I recently championed quantum key distribution networks. This has led me to also question quantum random number generators. It appears that randomness is randomness, even if made by custom quantum hardware featuring lasers and photon genies.

It would seem that there is a great deal of chaff and hype surrounding quantum generation of anything at all, and so I'm left wondering what is the qualitative difference between:-


which is a 4 Mbps quantum beam splitter[*] selling for ~€1300 and


when coupled with a simple von Neuman[+] extraction technique?

This is not a facile question. I'm interested in any tangible substantive difference between the two sequences of random bits other than speed. Are they just as random if not as fast? And therefore are quantum RNGs further examples of electronic snake oil?
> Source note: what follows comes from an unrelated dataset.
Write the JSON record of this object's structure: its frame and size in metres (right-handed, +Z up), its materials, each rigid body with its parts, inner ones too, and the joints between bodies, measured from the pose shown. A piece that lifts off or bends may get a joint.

It's easy to immediately berate such quantum hardware as pure marketing. No one's as cynical as I am, but the evidence suggests that there are non gullible people (indeed commentators, universities and IT organisations) buying these. £M's are globally spent on researching new /faster quantum generators. NIST has one. Why should they bother demonstrating measurements outside of the cone of influence when they could use a smart card or dice? Are all of the people being fooled all of the time? That's meant to be impossible.

[*] A laser beam is split with a semi-mirror and detection of photons in the two resulting beams produces random bits. There is a white paper here describing this kit.

[+] This experiment produces independent and identically distributed random bits (not 1 - 6) due to the shaker cup eliminating correlations between throws, and the von Neumann extractor removing die bias. 1 truly random bit is generated every two throws (slightly less on average).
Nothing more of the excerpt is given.